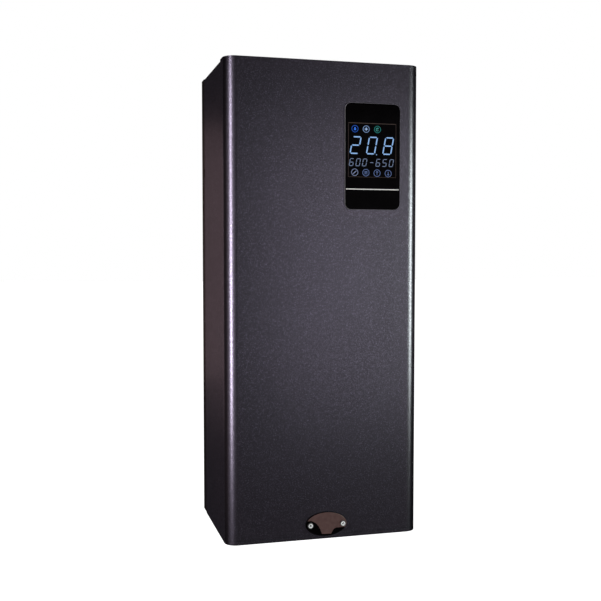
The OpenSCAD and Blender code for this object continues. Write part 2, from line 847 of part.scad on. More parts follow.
// Half shell of insulation, front for side -1 and rear for side 1
module foam_half(side) translate([tank_x, tank_y, foam_z0])
    linear_extrude(foam_z1 - foam_z0) intersection() {
        difference() {
            circle(r = tank_r + foam_t);
            circle(r = tank_r + fit_clear);
        }
        translate([-case_w / 2, side > 0 ? fit_clear : -case_w / 2 - fit_clear])
            square([case_w, case_w / 2]);
    }

module insulation_front() color([0.16, 0.16, 0.17]) foam_half(-1);

module insulation_rear() color([0.16, 0.16, 0.17]) foam_half(1);

// Place of one leg of heating element i, round the plug's axis
function leg_angle(i) = 360 * i / element_count + 90;

module on_leg(i, side) translate([tank_x, tank_y, 0]) rotate([0, 0, leg_angle(i)])
    translate([rod_mid_r, side * rod_bend_r, 0]) children();

function leg_place(i, side) = let (a = leg_angle(i))
    [tank_x + rod_mid_r * cos(a) - side * rod_bend_r * sin(a),
        tank_y + rod_mid_r * sin(a) + side * rod_bend_r * cos(a)];

module element_plug() color([0.78, 0.66, 0.38]) difference() {
    union() {
        rod_z(tank_x, tank_y, tank_top - collar_h, tank_top, collar_r);
        rod_z(tank_x, tank_y, tank_top, tank_top + gasket_t, collar_r);
        hex_z(tank_x, tank_y, tank_top + gasket_t, tank_top + gasket_t + plug_hex_t,
            plug_flats);
        rod_z(tank_x, tank_y, tank_top - pocket_len, tank_top, pocket_r);
    }
    rod_z(tank_x, tank_y, tank_top - pocket_len + tank_wall,
        tank_top + gasket_t + plug_hex_t + cut, pocket_bore_r);
    for (i = [0:element_count - 1], side = [-1, 1]) on_leg(i, side)
        rod_z(0, 0, tank_top - collar_h - cut, tank_top + gasket_t + plug_hex_t + cut,
            rod_r + fit_clear / 2);
}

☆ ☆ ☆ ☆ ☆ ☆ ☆

WORK TO COMPLETE
Each line of the material should be echoed exactly.

COMPLETE OUTPUT
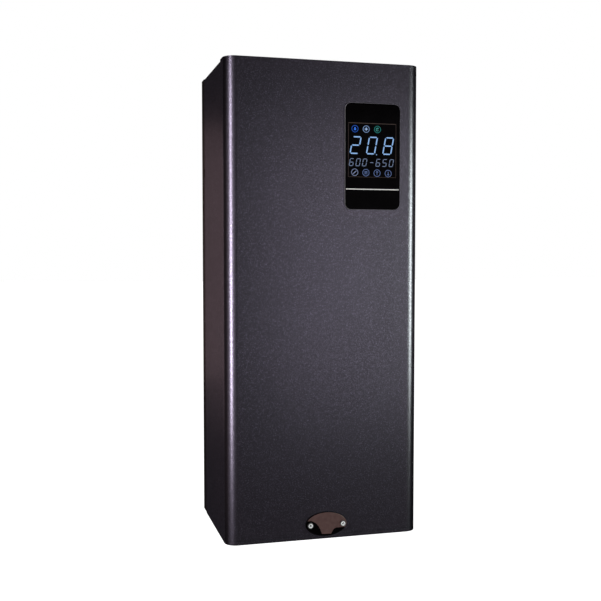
The OpenSCAD and Blender code for this object continues. Write part 2, from line 847 of part.scad on. More parts follow.
// Half shell of insulation, front for side -1 and rear for side 1
module foam_half(side) translate([tank_x, tank_y, foam_z0])
    linear_extrude(foam_z1 - foam_z0) intersection() {
        difference() {
            circle(r = tank_r + foam_t);
            circle(r = tank_r + fit_clear);
        }
        translate([-case_w / 2, side > 0 ? fit_clear : -case_w / 2 - fit_clear])
            square([case_w, case_w / 2]);
    }

module insulation_front() color([0.16, 0.16, 0.17]) foam_half(-1);

module insulation_rear() color([0.16, 0.16, 0.17]) foam_half(1);

// Place of one leg of heating element i, round the plug's axis
function leg_angle(i) = 360 * i / element_count + 90;

module on_leg(i, side) translate([tank_x, tank_y, 0]) rotate([0, 0, leg_angle(i)])
    translate([rod_mid_r, side * rod_bend_r, 0]) children();

function leg_place(i, side) = let (a = leg_angle(i))
    [tank_x + rod_mid_r * cos(a) - side * rod_bend_r * sin(a),
        tank_y + rod_mid_r * sin(a) + side * rod_bend_r * cos(a)];

module element_plug() color([0.78, 0.66, 0.38]) difference() {
    union() {
        rod_z(tank_x, tank_y, tank_top - collar_h, tank_top, collar_r);
        rod_z(tank_x, tank_y, tank_top, tank_top + gasket_t, collar_r);
        hex_z(tank_x, tank_y, tank_top + gasket_t, tank_top + gasket_t + plug_hex_t,
            plug_flats);
        rod_z(tank_x, tank_y, tank_top - pocket_len, tank_top, pocket_r);
    }
    rod_z(tank_x, tank_y, tank_top - pocket_len + tank_wall,
        tank_top + gasket_t + plug_hex_t + cut, pocket_bore_r);
    for (i = [0:element_count - 1], side = [-1, 1]) on_leg(i, side)
        rod_z(0, 0, tank_top - collar_h - cut, tank_top + gasket_t + plug_hex_t + cut,
            rod_r + fit_clear / 2);
}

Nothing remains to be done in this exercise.